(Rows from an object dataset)
[start]
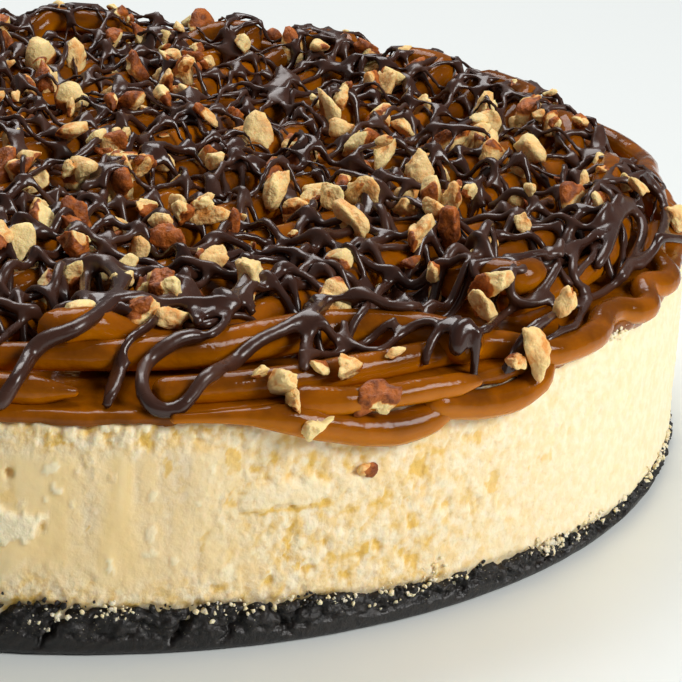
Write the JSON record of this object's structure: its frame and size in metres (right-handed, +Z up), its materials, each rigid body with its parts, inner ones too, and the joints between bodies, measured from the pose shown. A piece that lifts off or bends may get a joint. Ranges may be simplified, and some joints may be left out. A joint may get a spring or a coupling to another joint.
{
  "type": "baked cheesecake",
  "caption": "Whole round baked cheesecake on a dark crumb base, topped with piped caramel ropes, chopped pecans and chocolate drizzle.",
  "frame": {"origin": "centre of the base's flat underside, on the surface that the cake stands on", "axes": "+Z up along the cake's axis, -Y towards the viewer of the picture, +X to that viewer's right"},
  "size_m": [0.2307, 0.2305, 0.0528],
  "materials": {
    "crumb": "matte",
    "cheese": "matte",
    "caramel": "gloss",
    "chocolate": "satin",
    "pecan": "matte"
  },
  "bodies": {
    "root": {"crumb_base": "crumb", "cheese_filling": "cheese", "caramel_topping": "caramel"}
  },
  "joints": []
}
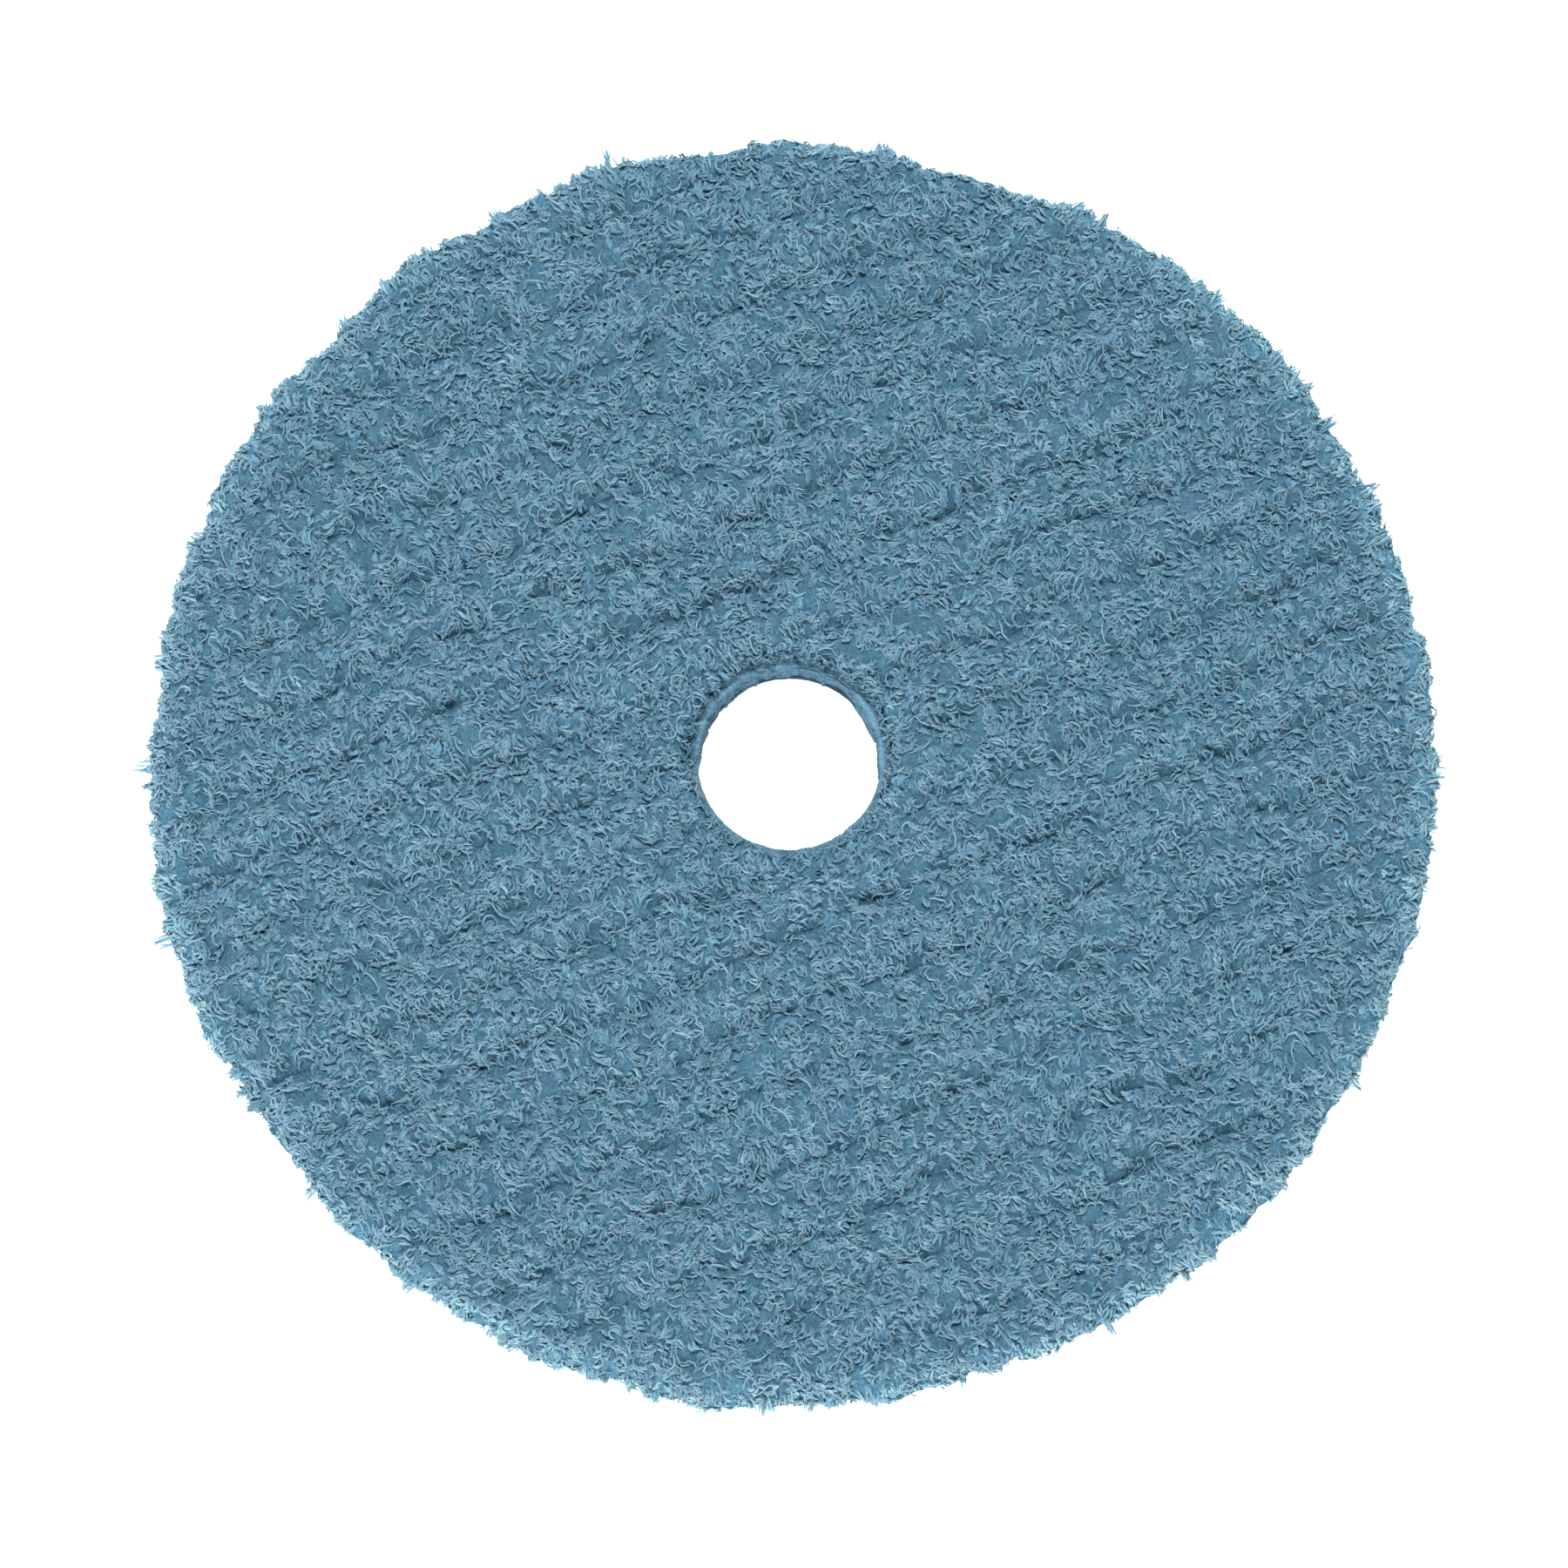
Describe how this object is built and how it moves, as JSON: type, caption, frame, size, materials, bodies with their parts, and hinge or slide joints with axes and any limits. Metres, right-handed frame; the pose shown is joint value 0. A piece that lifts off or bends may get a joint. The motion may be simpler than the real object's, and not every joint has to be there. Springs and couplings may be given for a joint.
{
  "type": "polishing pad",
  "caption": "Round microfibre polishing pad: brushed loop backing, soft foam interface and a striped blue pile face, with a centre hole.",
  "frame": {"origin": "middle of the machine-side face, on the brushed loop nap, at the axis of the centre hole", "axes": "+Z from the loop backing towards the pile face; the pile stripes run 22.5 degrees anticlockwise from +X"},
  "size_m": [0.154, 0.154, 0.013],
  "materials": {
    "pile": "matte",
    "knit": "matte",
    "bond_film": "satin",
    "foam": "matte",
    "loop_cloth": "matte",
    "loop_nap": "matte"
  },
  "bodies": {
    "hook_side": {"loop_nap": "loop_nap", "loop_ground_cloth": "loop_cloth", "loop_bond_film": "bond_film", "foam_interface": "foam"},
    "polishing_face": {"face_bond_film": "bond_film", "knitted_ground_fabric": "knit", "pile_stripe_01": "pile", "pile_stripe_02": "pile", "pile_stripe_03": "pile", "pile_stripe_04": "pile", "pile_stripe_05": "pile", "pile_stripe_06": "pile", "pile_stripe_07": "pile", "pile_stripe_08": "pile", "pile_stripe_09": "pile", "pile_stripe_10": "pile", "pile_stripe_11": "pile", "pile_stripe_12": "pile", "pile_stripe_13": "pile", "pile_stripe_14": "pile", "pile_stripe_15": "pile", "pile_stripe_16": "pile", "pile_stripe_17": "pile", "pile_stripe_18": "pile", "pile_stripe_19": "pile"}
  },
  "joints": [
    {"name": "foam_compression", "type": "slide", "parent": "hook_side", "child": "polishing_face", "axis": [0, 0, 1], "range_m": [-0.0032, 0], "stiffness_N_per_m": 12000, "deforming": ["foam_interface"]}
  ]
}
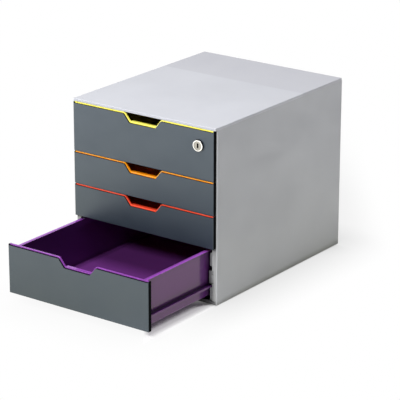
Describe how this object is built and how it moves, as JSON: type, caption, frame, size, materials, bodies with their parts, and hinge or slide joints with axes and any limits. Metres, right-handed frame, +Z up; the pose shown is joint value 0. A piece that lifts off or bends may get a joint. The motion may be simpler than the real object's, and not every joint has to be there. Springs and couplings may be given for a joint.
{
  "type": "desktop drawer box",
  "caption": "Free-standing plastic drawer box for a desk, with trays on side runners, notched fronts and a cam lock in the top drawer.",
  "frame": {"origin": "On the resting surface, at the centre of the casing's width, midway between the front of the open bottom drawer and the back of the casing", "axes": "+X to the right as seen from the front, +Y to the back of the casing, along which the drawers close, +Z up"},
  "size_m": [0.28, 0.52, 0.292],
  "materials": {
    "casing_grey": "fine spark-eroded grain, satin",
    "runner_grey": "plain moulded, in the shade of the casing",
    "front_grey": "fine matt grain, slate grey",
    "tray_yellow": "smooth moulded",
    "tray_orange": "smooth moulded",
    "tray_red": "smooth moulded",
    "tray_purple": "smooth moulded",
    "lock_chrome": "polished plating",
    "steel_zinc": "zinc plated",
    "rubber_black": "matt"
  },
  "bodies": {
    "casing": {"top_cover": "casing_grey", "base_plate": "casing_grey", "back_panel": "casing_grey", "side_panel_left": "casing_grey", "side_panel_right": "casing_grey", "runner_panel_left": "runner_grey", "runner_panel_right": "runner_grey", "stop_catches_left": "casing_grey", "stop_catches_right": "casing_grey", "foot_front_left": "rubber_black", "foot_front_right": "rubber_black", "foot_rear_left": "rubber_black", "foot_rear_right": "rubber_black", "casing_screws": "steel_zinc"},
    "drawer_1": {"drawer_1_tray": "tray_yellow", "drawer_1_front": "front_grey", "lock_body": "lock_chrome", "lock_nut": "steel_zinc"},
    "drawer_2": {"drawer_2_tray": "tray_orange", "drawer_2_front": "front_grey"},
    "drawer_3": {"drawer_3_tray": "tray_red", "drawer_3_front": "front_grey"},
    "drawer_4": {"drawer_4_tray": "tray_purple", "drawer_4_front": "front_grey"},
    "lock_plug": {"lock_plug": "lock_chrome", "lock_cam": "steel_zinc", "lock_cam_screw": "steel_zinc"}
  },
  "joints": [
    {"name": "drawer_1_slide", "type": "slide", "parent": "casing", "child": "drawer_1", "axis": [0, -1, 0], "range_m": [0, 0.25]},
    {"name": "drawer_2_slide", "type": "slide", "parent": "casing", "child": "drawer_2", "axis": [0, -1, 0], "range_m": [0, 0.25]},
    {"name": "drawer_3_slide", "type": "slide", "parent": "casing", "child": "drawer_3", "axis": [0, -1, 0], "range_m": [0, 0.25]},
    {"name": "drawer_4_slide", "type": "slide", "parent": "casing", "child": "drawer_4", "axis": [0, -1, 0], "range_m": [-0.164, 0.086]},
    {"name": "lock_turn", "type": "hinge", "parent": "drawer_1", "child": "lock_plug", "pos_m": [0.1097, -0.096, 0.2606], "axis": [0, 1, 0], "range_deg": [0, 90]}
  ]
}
[end]
§ **Job**
Write out every line exactly as it stands.

§ **Exercise answer**
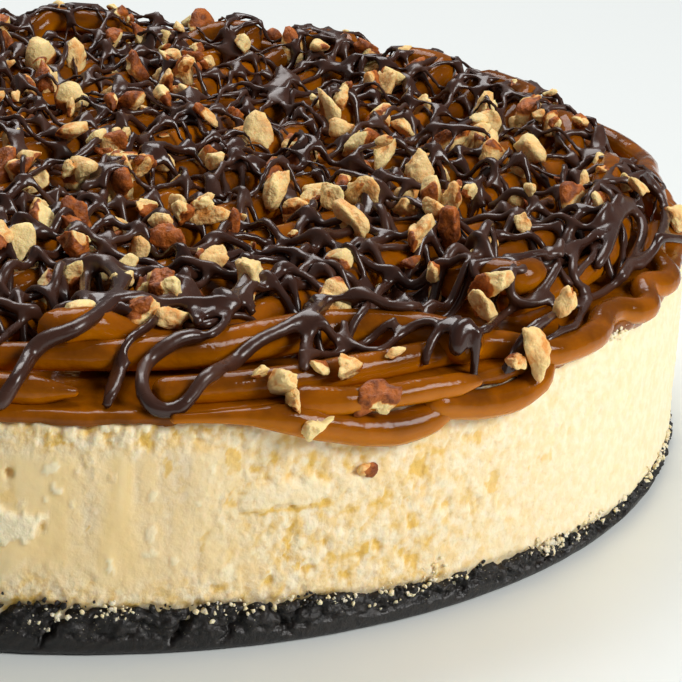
Write the JSON record of this object's structure: its frame and size in metres (right-handed, +Z up), its materials, each rigid body with its parts, inner ones too, and the joints between bodies, measured from the pose shown. A piece that lifts off or bends may get a joint. Ranges may be simplified, and some joints may be left out. A joint may get a spring or a coupling to another joint.
{
  "type": "baked cheesecake",
  "caption": "Whole round baked cheesecake on a dark crumb base, topped with piped caramel ropes, chopped pecans and chocolate drizzle.",
  "frame": {"origin": "centre of the base's flat underside, on the surface that the cake stands on", "axes": "+Z up along the cake's axis, -Y towards the viewer of the picture, +X to that viewer's right"},
  "size_m": [0.2307, 0.2305, 0.0528],
  "materials": {
    "crumb": "matte",
    "cheese": "matte",
    "caramel": "gloss",
    "chocolate": "satin",
    "pecan": "matte"
  },
  "bodies": {
    "root": {"crumb_base": "crumb", "cheese_filling": "cheese", "caramel_topping": "caramel"}
  },
  "joints": []
}
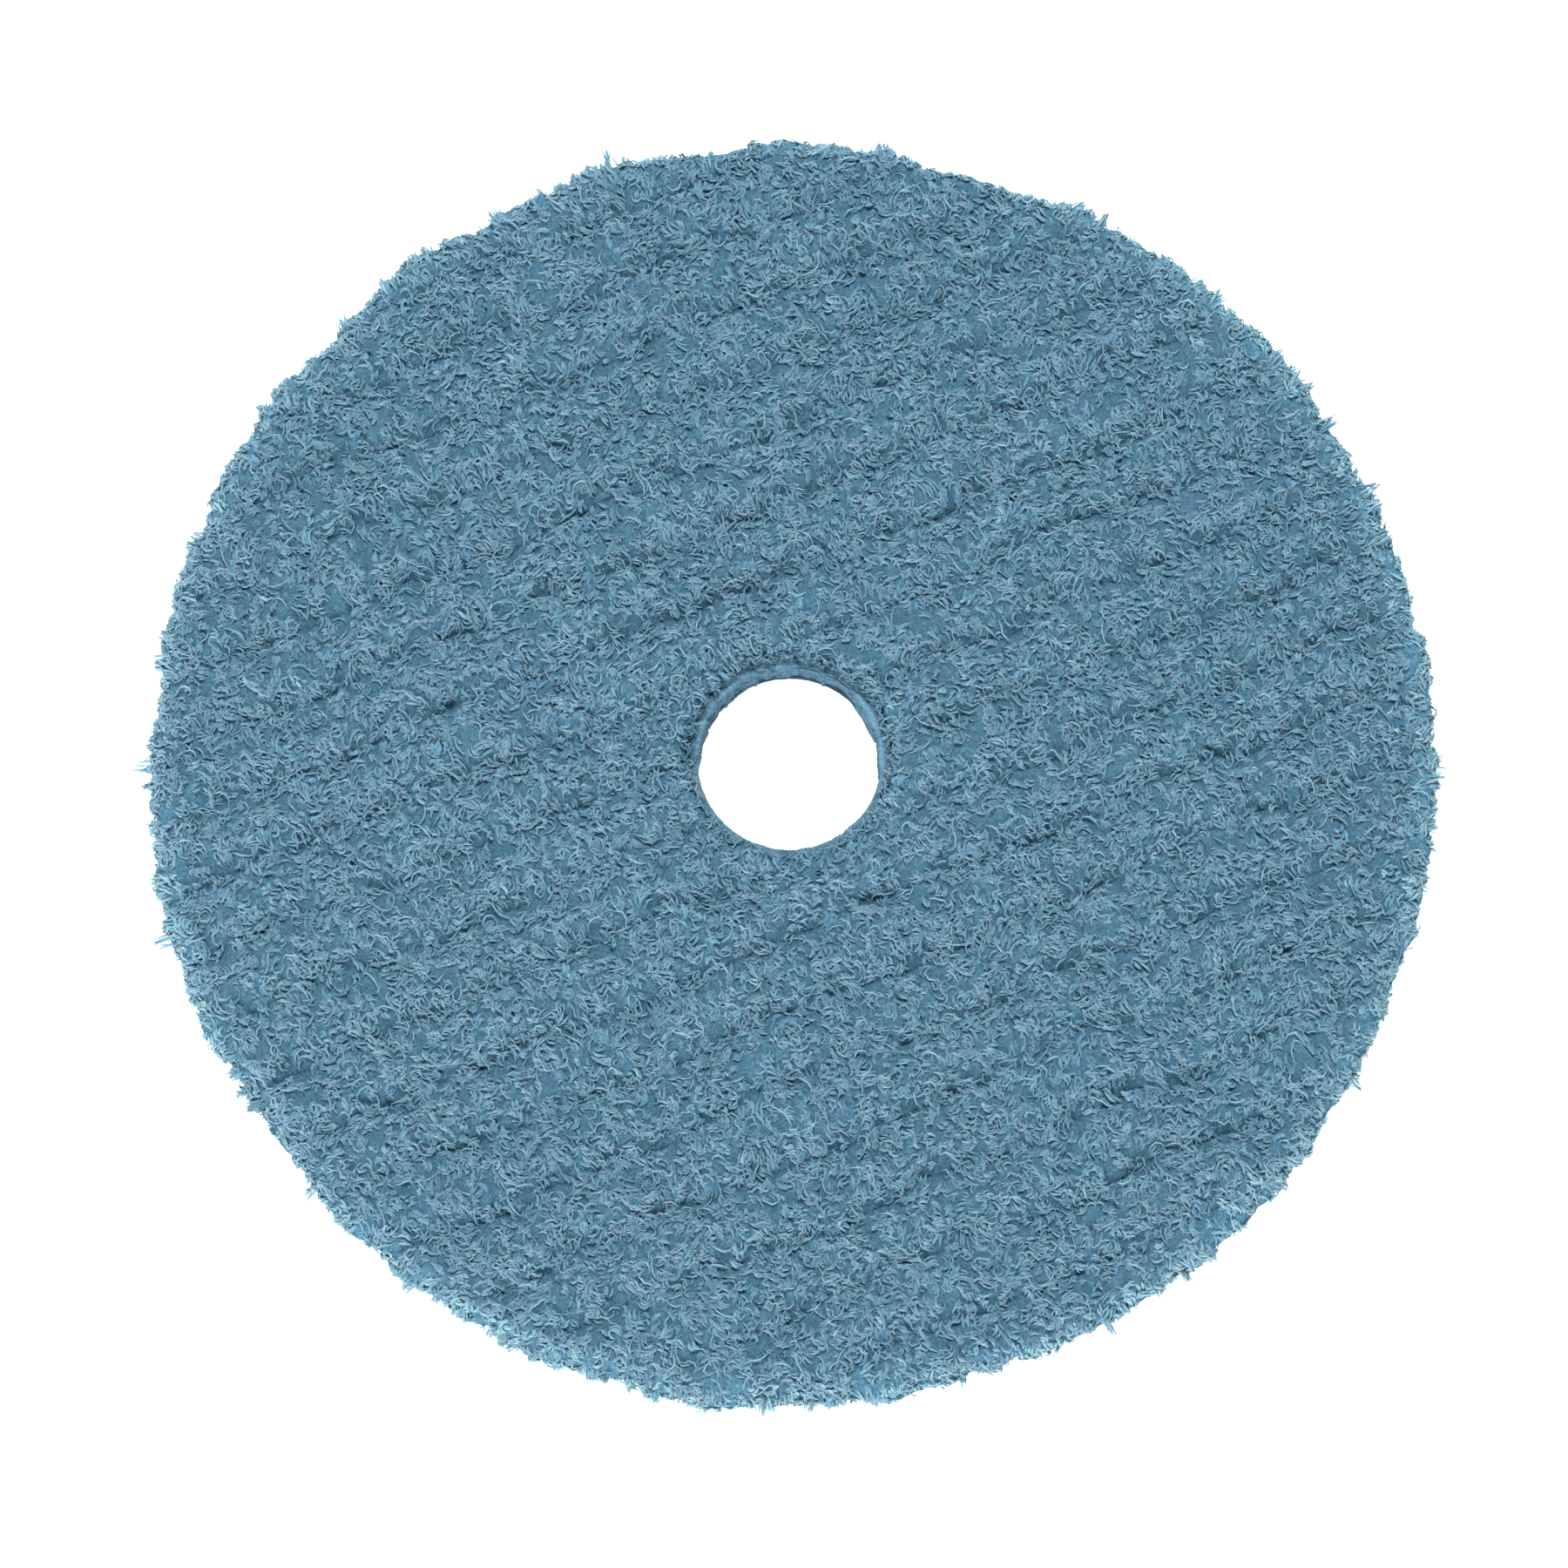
Describe how this object is built and how it moves, as JSON: type, caption, frame, size, materials, bodies with their parts, and hinge or slide joints with axes and any limits. Metres, right-handed frame; the pose shown is joint value 0. A piece that lifts off or bends may get a joint. The motion may be simpler than the real object's, and not every joint has to be there. Springs and couplings may be given for a joint.
{
  "type": "polishing pad",
  "caption": "Round microfibre polishing pad: brushed loop backing, soft foam interface and a striped blue pile face, with a centre hole.",
  "frame": {"origin": "middle of the machine-side face, on the brushed loop nap, at the axis of the centre hole", "axes": "+Z from the loop backing towards the pile face; the pile stripes run 22.5 degrees anticlockwise from +X"},
  "size_m": [0.154, 0.154, 0.013],
  "materials": {
    "pile": "matte",
    "knit": "matte",
    "bond_film": "satin",
    "foam": "matte",
    "loop_cloth": "matte",
    "loop_nap": "matte"
  },
  "bodies": {
    "hook_side": {"loop_nap": "loop_nap", "loop_ground_cloth": "loop_cloth", "loop_bond_film": "bond_film", "foam_interface": "foam"},
    "polishing_face": {"face_bond_film": "bond_film", "knitted_ground_fabric": "knit", "pile_stripe_01": "pile", "pile_stripe_02": "pile", "pile_stripe_03": "pile", "pile_stripe_04": "pile", "pile_stripe_05": "pile", "pile_stripe_06": "pile", "pile_stripe_07": "pile", "pile_stripe_08": "pile", "pile_stripe_09": "pile", "pile_stripe_10": "pile", "pile_stripe_11": "pile", "pile_stripe_12": "pile", "pile_stripe_13": "pile", "pile_stripe_14": "pile", "pile_stripe_15": "pile", "pile_stripe_16": "pile", "pile_stripe_17": "pile", "pile_stripe_18": "pile", "pile_stripe_19": "pile"}
  },
  "joints": [
    {"name": "foam_compression", "type": "slide", "parent": "hook_side", "child": "polishing_face", "axis": [0, 0, 1], "range_m": [-0.0032, 0], "stiffness_N_per_m": 12000, "deforming": ["foam_interface"]}
  ]
}
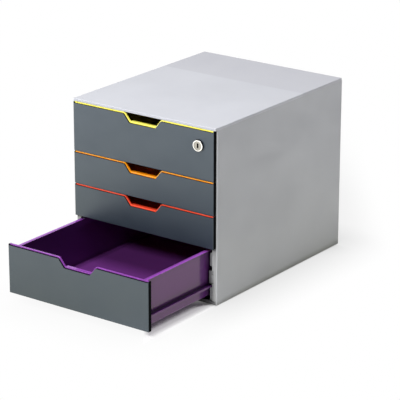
Describe how this object is built and how it moves, as JSON: type, caption, frame, size, materials, bodies with their parts, and hinge or slide joints with axes and any limits. Metres, right-handed frame, +Z up; the pose shown is joint value 0. A piece that lifts off or bends may get a joint. The motion may be simpler than the real object's, and not every joint has to be there. Springs and couplings may be given for a joint.
{
  "type": "desktop drawer box",
  "caption": "Free-standing plastic drawer box for a desk, with trays on side runners, notched fronts and a cam lock in the top drawer.",
  "frame": {"origin": "On the resting surface, at the centre of the casing's width, midway between the front of the open bottom drawer and the back of the casing", "axes": "+X to the right as seen from the front, +Y to the back of the casing, along which the drawers close, +Z up"},
  "size_m": [0.28, 0.52, 0.292],
  "materials": {
    "casing_grey": "fine spark-eroded grain, satin",
    "runner_grey": "plain moulded, in the shade of the casing",
    "front_grey": "fine matt grain, slate grey",
    "tray_yellow": "smooth moulded",
    "tray_orange": "smooth moulded",
    "tray_red": "smooth moulded",
    "tray_purple": "smooth moulded",
    "lock_chrome": "polished plating",
    "steel_zinc": "zinc plated",
    "rubber_black": "matt"
  },
  "bodies": {
    "casing": {"top_cover": "casing_grey", "base_plate": "casing_grey", "back_panel": "casing_grey", "side_panel_left": "casing_grey", "side_panel_right": "casing_grey", "runner_panel_left": "runner_grey", "runner_panel_right": "runner_grey", "stop_catches_left": "casing_grey", "stop_catches_right": "casing_grey", "foot_front_left": "rubber_black", "foot_front_right": "rubber_black", "foot_rear_left": "rubber_black", "foot_rear_right": "rubber_black", "casing_screws": "steel_zinc"},
    "drawer_1": {"drawer_1_tray": "tray_yellow", "drawer_1_front": "front_grey", "lock_body": "lock_chrome", "lock_nut": "steel_zinc"},
    "drawer_2": {"drawer_2_tray": "tray_orange", "drawer_2_front": "front_grey"},
    "drawer_3": {"drawer_3_tray": "tray_red", "drawer_3_front": "front_grey"},
    "drawer_4": {"drawer_4_tray": "tray_purple", "drawer_4_front": "front_grey"},
    "lock_plug": {"lock_plug": "lock_chrome", "lock_cam": "steel_zinc", "lock_cam_screw": "steel_zinc"}
  },
  "joints": [
    {"name": "drawer_1_slide", "type": "slide", "parent": "casing", "child": "drawer_1", "axis": [0, -1, 0], "range_m": [0, 0.25]},
    {"name": "drawer_2_slide", "type": "slide", "parent": "casing", "child": "drawer_2", "axis": [0, -1, 0], "range_m": [0, 0.25]},
    {"name": "drawer_3_slide", "type": "slide", "parent": "casing", "child": "drawer_3", "axis": [0, -1, 0], "range_m": [0, 0.25]},
    {"name": "drawer_4_slide", "type": "slide", "parent": "casing", "child": "drawer_4", "axis": [0, -1, 0], "range_m": [-0.164, 0.086]},
    {"name": "lock_turn", "type": "hinge", "parent": "drawer_1", "child": "lock_plug", "pos_m": [0.1097, -0.096, 0.2606], "axis": [0, 1, 0], "range_deg": [0, 90]}
  ]
}